Shot the branch with big shot 18oz bag, wouldn't come down. Now luckily after many shots it didn't get stuck and came down. I gave the big shot heaps too, near pulled it to the ground so I could get a lot of line up and over the branch I shot. (might need new rubber now)

To isolate branch in the end I had 4 bags on the line so it would run. I had ...

1x 20oz bag
1x 18oz bag
2x 16oz bags

Then I pulled up a light 12mm rope which is 50m long, and it just got it done. Then with that rope pulled up the 22mm double braid rope ... yada yada yada set the rope with shackle so no rope on rope friction, set the redirect pulley for the ute etc etc. Now almost 2 hours gone setting up.

Was 2 cameras on the job, mine and the customer.

Around 6min and 28mb WMV

http://www.palmtreeservices.com.au/video/ironbarkfelling.wmv


----------



## lxt (Dec 12, 2007)

I have done many like this however there is always a man in the truck!! 1 on the saw & 1 watching out for the ever so curious person(s) wanting to come over. Nice Job!!

Be Safe!!

LXT.............


----------



## Dadatwins (Dec 12, 2007)

Have done similiar also, but always with someone in the truck keeping constant tension. That rocking had me scared. I sure hope Santa sends you some plastic wedges for christmas Ekka, those metal ones drive me nuts every time I see them in a tree, thanks for the video.


----------



## Ekka (Dec 12, 2007)

LOL

They're aluminium wedges, I love them.


----------



## Ekka (Dec 13, 2007)

You like that drawing dont you. LOL 

And there's always room for just another block in the tool kit ... it's fun getting all that rigging out.


----------



## Ekka (Dec 13, 2007)

One guy once said ... "hey Eric, why do you get all that gear out and line it all up like that?" To which I replied, "coz it looks good." :hmm3grin2orange:


----------



## RogueArbor (Dec 15, 2007)

Nice vid! 
One man shows are scary... The company i work for has a hazard tree removal contract with the county roads. This makes for LOTS of trees that require pulling with a truck. We recently had about a 180-200 foot ponderosa pine (in the upper THREE hundreds for age!!). It was about fifty feet off the road and about 70 feet from some powerlines running perpendicular to the road. 
Hung a line as high as our climber would make it... around 100+ft (he'd have gone higher but the poor bugger pushed a small dead limb to break it on his accent, it shot some little something back, and busted his tooth!! (we all tell him he should replace it with gold or platnum....) 
the rope ran to a tree some three hundred feet away and in line with our intended lie, through a block (redirect) and out to another redirect attached to a tree next to the road (about 300 feet from the first) then out to a pull truck in four wheel.
That was some RIGGING! took a while. (did i mention the tree had lean toward the power?) In all, when it came time to cut, we had two flaggers (out of sight of each other, given the corners in the road), one driver, a guy on the road between the two flaggers who could see them both, see the tree and it's lean change, and signal the driver, then we had a guy cutting with a 60" bar and a guy with him to drive wedges. 
All went perfectly! one of those that get your heart really beating, ya know?
Pulling with trick is lovely! but there is always a fearful little voice inside me that's affraid of snapping ropes and the like.
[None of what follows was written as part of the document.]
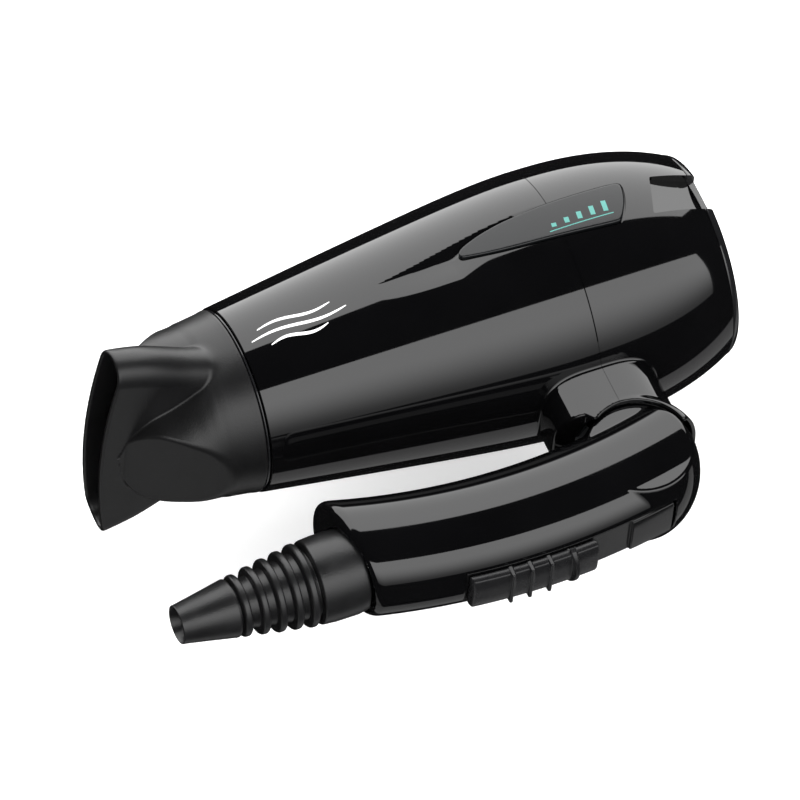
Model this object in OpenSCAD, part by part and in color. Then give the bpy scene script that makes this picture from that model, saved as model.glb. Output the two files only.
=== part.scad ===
// Folding travel hair dryer, lying on its side with the handle folded.
// Design axes: x along the barrel (front is -x), z from handle to barrel, y across.
// place() lays the design on its side: X = x, Y = z, Z = -y.

/* [Barrel] */
// Largest diameter of the barrel, at the seam between the shells
barrel_d = 80; // [79:0.5:81]
// Wall thickness of the moulded shells
wall = 2; // [1.6:0.1:2.2]
// Half thickness of the dark side inlays
inlay_t = 0.9; // [0.6:0.1:1.0]

/* [Nozzle] */
// Width of the slot at the lips, outside
slot_w = 86; // [80:1:88]
// Height of the slot at the lips, outside
slot_h = 13.4; // [11:0.2:16]
// Wall thickness of the nozzle
nozzle_wall = 1.5; // [1.2:0.1:1.8]

/* [Handle] */
// Half height of the handle section
grip_h = 17; // [16.8:0.1:17.2]
// Half width of the handle section
grip_w = 15.7; // [15.5:0.1:15.9]
// Bore of the cord strain relief
cord_bore_r = 3.8; // [3:0.1:4.2]
// Height of the thumb fin above the handle centreline arc
fin_r = 22; // [21:0.2:22.4]

/* [Fan and heater] */
// Fan tip radius
fan_r = 28; // [26:0.5:28]
// Number of fan blades
fan_blades = 9; // [5:1:11]
// Pitch of the heating coil
coil_pitch = 7; // [6:0.5:9]

/* [Hidden] */
$fn = 64;

x_front = -101.3;      // front rim of the front shell
x_rear = 46.3;         // rear rim of the rear shell
x_back = 49;           // rear face of the inlet grille
x_tip = -149;          // tip of the strain relief
piv_z = -66;           // hinge axis height
arc_x = -40;           // centre of the handle's centreline arc
arc_z = 133.4;
arc_r = 205;
rel_z = -68;           // strain relief axis height
fin_a = -87.8;         // arc angle of the thumb fin
place_x = -(x_back + x_tip) / 2;
place_y = -(barrel_d / 2 + arc_z + (arc_r + fin_r) * sin(fin_a - 0.25)) / 2;
place_z = slot_w / 2;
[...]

Thank for the vid ekka! keep 'em coming!! I LOVE educational vids... tips and tricks, you know? you're the man!


----------



## Ekka (Dec 15, 2007)

Crikey mate, you didn't video that job! Would have been a corker.


----------



## Canyonbc (Dec 18, 2007)

Awesome video, as always. 

One man show even more impressive...you are one heck of a faller. 
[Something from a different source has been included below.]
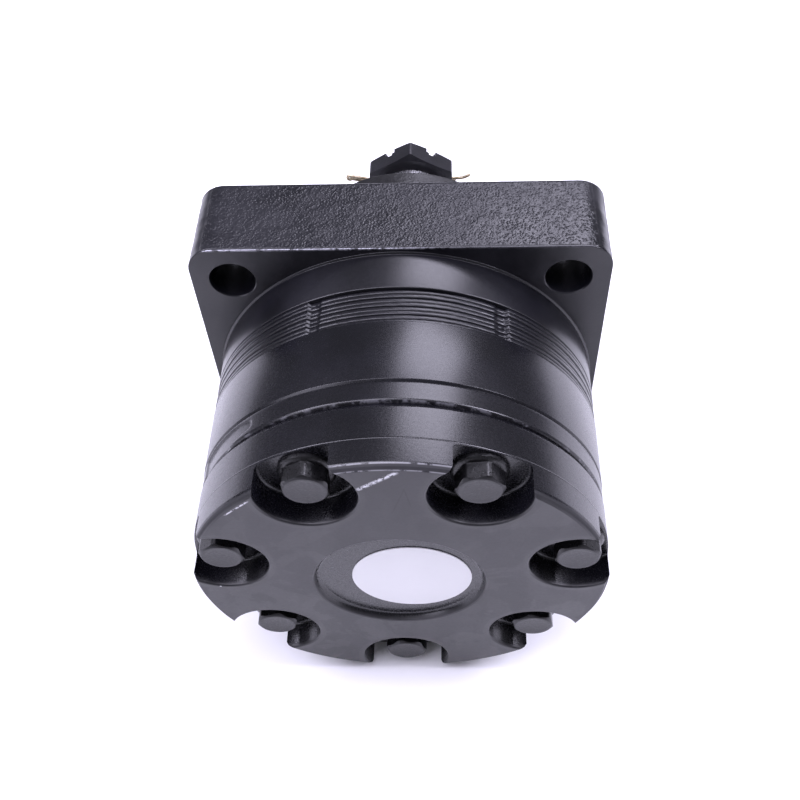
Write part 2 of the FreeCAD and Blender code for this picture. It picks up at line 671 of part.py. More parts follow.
link = new_body("drive_link")
tilt = Rotation(Vector(0, 0, 1), lean)
pivot = Vector(0, SIZES["link_front"][0], 0)
link.Placement = Placement(pivot, tilt).multiply(Placement(Vector(0, 0, 0), LAID_OVER.Rotation))
link_half = cell("link_head") / 2
far_head = LINK_SPAN / math.cos(math.radians(lean))
shank = cell("link_shank") / 2
revolved(link, "Shank", [
    (0, -far_head - link_half),
    (shank - 1.0, -far_head - link_half),
    (shank, -far_head - link_half + 1.0),
    (shank, link_half - 1.0),
    (shank - 1.0, link_half),
    (0, link_half),
])
for name, middle in (("ShaftHead", Size(0.0, "0")), ("RotorHead", -far_head)):
    sketch = new_sketch(link, name + "Outline", lift=middle - link_half + 0.4)
    star(sketch, count("spline_count"), cell("spline_root"), cell("spline_out"))
    extruded(link, name, sketch, cell("link_head") - 0.8)

spacer = new_body("drive_spacer")
near = cell("link_front") + link_half + 0.3
revolved(spacer, "Button", [
    (0, near), (2.0, near), (cell("spacer_dia") / 2, near + 1.0),
    (cell("spacer_dia") / 2, near + cell("spacer_thick") - 0.4),
    (cell("spacer_dia") / 2 - 0.4, near + cell("spacer_thick")), (0, near + cell("spacer_thick")),
])

# ------------------------------------------------------------------ laminated manifold
span = SIZES["relief_to"][0] - SIZES["relief_from"][0] + SIZES["relief_ramp"][0]
for index in range(count("plate_count")):
    lamination = new_body(f"manifold_plate_{index + 1}")
    near = COLLAR_REAR - cell("plate_thick") * (index + 1)
    far = COLLAR_REAR - cell("plate_thick") * index
    revolved(lamination, "Disc", [
        (cell("link_room_dia") / 2, near), (BODY_R - 0.3, near), (BODY_R, near + 0.3),
        (BODY_R, far - 0.3), (BODY_R - 0.3, far), (cell("link_room_dia") / 2, far),
    ])
    start = -SIZES["relief_to"][0] - SIZES["relief_ramp"][0] / 2
    relief = BODY_R - cell("relief_deep")
    revolved(lamination, "RimRelief", [
        (relief, near - 0.5), (BODY_R + 1.0, near - 0.5), (BODY_R + 1.0, far + 0.5), (relief, far + 0.5),
    ], turn=start, cut=True, angle=span)
    drill_ring(lamination, "BoltHole", BOLT_R, cell("bolt_hole"), near, cell("plate_thick"), BOLTS)
    port_r = cell("roller_circle") / 2 - 10.0 + 0.8 * index
    drill_ring(lamination, "ValvePassage", port_r, Size(4.6, "4.6"), near, cell("plate_thick"),
               count("roller_count"), start=180.0 / count("roller_count"))

# ------------------------------------------------------------------ roller stator set
stator = new_body("stator_ring")
ring(stator, "Ring", cell("roller_circle") / 2 - 0.9, BODY_R, STATOR_REAR, MANIFOLD_REAR)
drill_ring(stator, "RollerPocket", cell("roller_circle") / 2, cell("roller_dia") + 0.1, STATOR_REAR,
           cell("stator_thick"), count("roller_count"), start=0.0)
drill_ring(stator, "BoltHole", BOLT_R, cell("bolt_hole"), STATOR_REAR, cell("stator_thick"), BOLTS)
seal_groove(stator, "FrontSealGroove", MANIFOLD_REAR, False)
seal_groove(stator, "RearSealGroove", STATOR_REAR, True)

gap = cell("side_gap")
roller_near = STATOR_REAR + gap
roller_long = cell("stator_thick") - gap * 2
for index in range(count("roller_count")):
    roller = new_body(f"stator_roller_{index + 1}")
    angle = math.radians(index * 360.0 / count("roller_count"))
    centre = SIZES["roller_circle"][0] / 2
    place = Vector(centre * math.cos(angle), 0, -centre * math.sin(angle))
    roller.Placement = Placement(place, LAID_OVER.Rotation)
    radius = cell("roller_dia") / 2
    revolved(roller, "Roller", [
        (0, roller_near), (radius - 0.4, roller_near), (radius, roller_near + 0.4),
        (radius, roller_near + roller_long - 0.4), (radius - 0.4, roller_near + roller_long),
        (0, roller_near + roller_long),
    ])


def lobed_outline(pins, circle, pin_radius, orbit, steps):
    """The curve that stays in touch with every pin while its centre runs round the orbit."""
    points = []
    for index in range(steps):
        turn = 2 * math.pi * index / steps
        back = (1 - pins) * turn
        skew = math.atan2(math.sin(back), circle / (orbit * pins) - math.cos(back))
        x = circle * math.cos(turn) - pin_radius * math.cos(turn + skew) - orbit * math.cos(pins * turn)
        y = -circle * math.sin(turn) + pin_radius * math.sin(turn + skew) + orbit * math.sin(pins * turn)
        points.append(Vector(x, y, 0))
    return points


rotor = new_body("six_lobe_rotor")
rotor.Placement = Placement(Vector(number_of(ORBIT), 0, 0), LAID_OVER.Rotation)
lobes = new_sketch(rotor, "LobeOutline", lift=roller_near)
touching = SIZES["roller_dia"][0] / 2 + SIZES["mesh_gap"][0]
curve = Part.BSplineCurve()
curve.interpolate(
    lobed_outline(count("roller_count"), SIZES["roller_circle"][0] / 2, touching, number_of(ORBIT), 144),
    PeriodicFlag=True,
)
lobes.addGeometry(curve, False)
lobes.addConstraint(Sketcher.Constraint("Block", 0))
extruded(rotor, "Lobes", lobes, roller_long)
sketch = new_sketch(rotor, "SplineOutline", lift=roller_near)
star(sketch, count("spline_count"), cell("spline_root"), cell("spline_out"), gap=SIZES["spline_gap"][0])
extruded(rotor, "Spline", sketch, roller_long, cut=True)

# ------------------------------------------------------------------ wear plate, end cover and its screws
wear = new_body("wear_plate")
revolved(wear, "Disc", [
    (0, WEAR_REAR), (BODY_R - 0.5, WEAR_REAR), (BODY_R - 0.2, WEAR_REAR + 0.3),
    (BODY_R - 0.2, STATOR_REAR - 0.3), (BODY_R - 0.5, STATOR_REAR), (0, STATOR_REAR),
])
drill_ring(wear, "BoltHole", BOLT_R, cell("bolt_hole"), WEAR_REAR, cell("wear_thick"), BOLTS)
revolved(wear, "SideRecess", [
    (BODY_R - 0.75, STATOR_REAR - 5.8), (BODY_R + 1.0, STATOR_REAR - 5.8),
    (BODY_R + 1.0, STATOR_REAR - 1.2), (BODY_R - 0.75, STATOR_REAR - 1.2),
], turn=-158.0, cut=True, angle=27.0)

cover = new_body("end_cover")
edge_long = cell("cover_edge") + 0.4
revolved(cover, "Turned", [
    (0, COVER_REAR + cell("recess_deep")),
    (cell("recess_dia") / 2 - 1.0, COVER_REAR + cell("recess_deep")),
    (cell("recess_dia") / 2 - 0.3, COVER_REAR + cell("recess_deep") - 0.6),
    (cell("recess_dia") / 2, COVER_REAR),
    (BODY_R - 1.5, COVER_REAR),
    (BODY_R - 0.6, COVER_REAR + 0.6),
    (BODY_R, COVER_REAR + edge_long),
    (BODY_R, WEAR_REAR - cell("cover_lip_long")),
    (BODY_R - cell("cover_lip_deep"), WEAR_REAR),
    (0, WEAR_REAR),
])
drill_ring(cover, "BoltPocket", BOLT_R, cell("pocket_dia"), COVER_REAR, cell("pocket_deep"), BOLTS)
drill_ring(cover, "BoltHole", BOLT_R, cell("bolt_hole"), COVER_REAR, cell("cover_thick"), BOLTS)
seal_groove(cover, "SealGroove", WEAR_REAR, False)

label = new_body("blank_label")
label.Placement = Placement(Vector(SIZES["label_x"][0], 0, 0.2), LAID_OVER.Rotation)
recess_floor = COVER_REAR + cell("recess_deep")
revolved(label, "Disc", [
    (0, recess_floor - cell("label_thick")), (cell("label_dia") / 2, recess_floor - cell("label_thick")),
    (cell("label_dia") / 2, recess_floor), (0, recess_floor),
])

# one hexagon flange screw, head towards -Y, then turned into its own final angle at each place
flats = SIZES["head_flats"][0]
reach = number_of(COLLAR_REAR) + SIZES["bolt_reach"][0]
floor = number_of(POCKET_FLOOR)
top = floor - SIZES["head_high"][0]
collar_top = floor - SIZES["head_flange_high"][0]
away = Vector(0, -1, 0)


def hex_screw():
    corner = flats / math.sqrt(3)
    ring_points = [
        Vector(corner * math.cos(math.radians(60 * k)), collar_top, corner * math.sin(math.radians(60 * k)))
        for k in range(7)
    ]
    prism = Part.Face(Part.makePolygon(ring_points)).extrude(Vector(0, top - collar_top, 0))
    crown_base = Vector(0, collar_top, 0)
    crown_long = collar_top - top
    crown_r = SIZES["head_crown_dia"][0] / 2
    crown = Part.makeCone(crown_r + crown_long * 1.75, crown_r, crown_long, crown_base, away)
    skirt_r = SIZES["head_flange_dia"][0] / 2
    rim_high = SIZES["head_rim_high"][0]
    skirt = Part.makeCylinder(skirt_r, rim_high, Vector(0, floor, 0), away)
    slope_base = Vector(0, floor - rim_high, 0)
    slope = Part.makeCone(skirt_r, flats / 2 + 0.5, floor - collar_top - rim_high, slope_base, away)
    thread_r = SIZES["bolt_dia"][0] / 2
    shank_long = reach - floor
    stem = Part.makeCylinder(thread_r, shank_long - 1.0, Vector(0, floor, 0), Vector(0, 1, 0))
    point = Part.makeCone(thread_r, thread_r - 1.0, 1.0, Vector(0, reach - 1.0, 0), Vector(0, 1, 0))
    return prism.common(crown).fuse([skirt, slope, stem, point]).removeSplitter()


HEAD_TURNS = (12.0, 41.0, 20.0, 30.0, 52.0, 38.0, 20.0)
screws = []
for index in range(BOLTS):
    screw = hex_screw()
    screw.rotate(Vector(0, 0, 0), Vector(0, 1, 0), HEAD_TURNS[index])
    angle = math.radians(LOWEST_BOLT + index * BOLT_STEP)
    radius = number_of(BOLT_R)
    screw.translate(Vector(radius * math.cos(angle), 0, -radius * math.sin(angle)))
    screws.append(screw)
grouped("cover_bolts", screws)

for label_text, face, upward in (
    ("seal_housing_manifold", COLLAR_REAR, True),
    ("seal_manifold_stator", MANIFOLD_REAR, False),
    ("seal_stator_wear", STATOR_REAR, True),
    ("seal_wear_cover", WEAR_REAR, False),
):
    seal = new_body(label_text)
    middle = face + half_seal if upward else face - half_seal
    sketch = new_sketch(seal, "Section", "XZ_Plane")
    draw_circle(sketch, cell("seal_dia") / 2, middle, half_seal - 0.02)
    torus = seal.newObject("PartDesign::Revolution", "Ring")
    torus.Profile = sketch
    torus.ReferenceAxis = (sketch, ["V_Axis"])
    torus.Angle = 360
    seal.Tip = torus

# ------------------------------------------------------------------ check every piece and write it out
doc.recompute()
os.makedirs("parts", exist_ok=True)
for thing in doc.Objects:
    if thing.isDerivedFrom("PartDesign::Body") or thing.TypeId == "Part::Feature":
        if "Invalid" in thing.State or "Error" in thing.State:
            raise RuntimeError(f"{thing.Label} has state {thing.State}")
        if thing.Shape.isNull() or not thing.Shape.isValid():
            raise RuntimeError(f"{thing.Label} has no valid shape")
        thing.Shape.exportStep(f"parts/{thing.Label}.step")
        bounds = thing.Shape.BoundBox
        print(f"{thing.Label}: {thing.Shape.Volume:.0f} mm3, {len(thing.Shape.Solids)} solids,",
              f"x {bounds.XMin:.1f}..{bounds.XMax:.1f} y {bounds.YMin:.1f}..{bounds.YMax:.1f}",
              f"z {bounds.ZMin:.1f}..{bounds.ZMax:.1f}")
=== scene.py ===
"""Hydraulic wheel motor: detailed outer pieces, materials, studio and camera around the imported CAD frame."""

import math

import bmesh
import bpy
from mathutils import Euler, Matrix, Vector, noise


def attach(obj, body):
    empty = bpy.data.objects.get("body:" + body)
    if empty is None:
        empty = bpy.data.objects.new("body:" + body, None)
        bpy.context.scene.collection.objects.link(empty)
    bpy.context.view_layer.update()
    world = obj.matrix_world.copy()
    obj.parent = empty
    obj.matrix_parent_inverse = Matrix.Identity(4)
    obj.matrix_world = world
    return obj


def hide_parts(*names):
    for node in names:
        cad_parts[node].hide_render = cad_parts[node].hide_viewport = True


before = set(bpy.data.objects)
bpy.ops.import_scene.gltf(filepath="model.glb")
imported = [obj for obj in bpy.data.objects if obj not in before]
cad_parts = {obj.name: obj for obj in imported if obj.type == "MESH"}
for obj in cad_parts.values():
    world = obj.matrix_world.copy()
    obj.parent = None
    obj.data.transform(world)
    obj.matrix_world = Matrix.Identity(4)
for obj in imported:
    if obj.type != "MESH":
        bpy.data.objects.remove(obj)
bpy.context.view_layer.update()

MM = 0.001
TAU = 2 * math.pi

# Lengths are millimetres unless a name or a comment says otherwise. Stations run along the shaft from the
# mounting face of the flange, positive toward the shaft's tip.
BODY_R = 63.5                # round stack
FLANGE_HALF = 65.35          # half the side of the square flange
FLANGE_CORNER = 8.8
MOUNT_CIRCLE = 147.62
MOUNT_HOLE_R = 7.14
BOLT_COUNT = 7
BOLT_R = 54.4                # circle of the cover bolts
COLLAR_FRONT, COLLAR_REAR, MANIFOLD_REAR = -30.0, -44.2, -57.32
STATOR_REAR, WEAR_REAR, COVER_REAR = -78.92, -85.92, -107.72
POCKET_FLOOR = COVER_REAR + 9.0
POCKET_R = 14.35
RECESS_R = 25.5              # flat of the round recess in the cover's face
FLOOR_Z = -65.4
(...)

What was the DBH on that tree?

Canyon


----------



## Ekka (Dec 18, 2007)

DBH ... dont really know, was awkward with bits sticking out, maybe only 34" in your scale after removing some of the junk and bark. Mugga ironbarks can be mean old customers.


----------



## Canyonbc (Dec 18, 2007)

Ekka said:


> DBH ... dont really know, was awkward with bits sticking out, maybe only 34" in your scale after removing some of the junk and bark. Mugga ironbarks can be mean old customers.



Ya...was really oddly shaped and hollowed out there at the bottom...

Great one man fall.


----------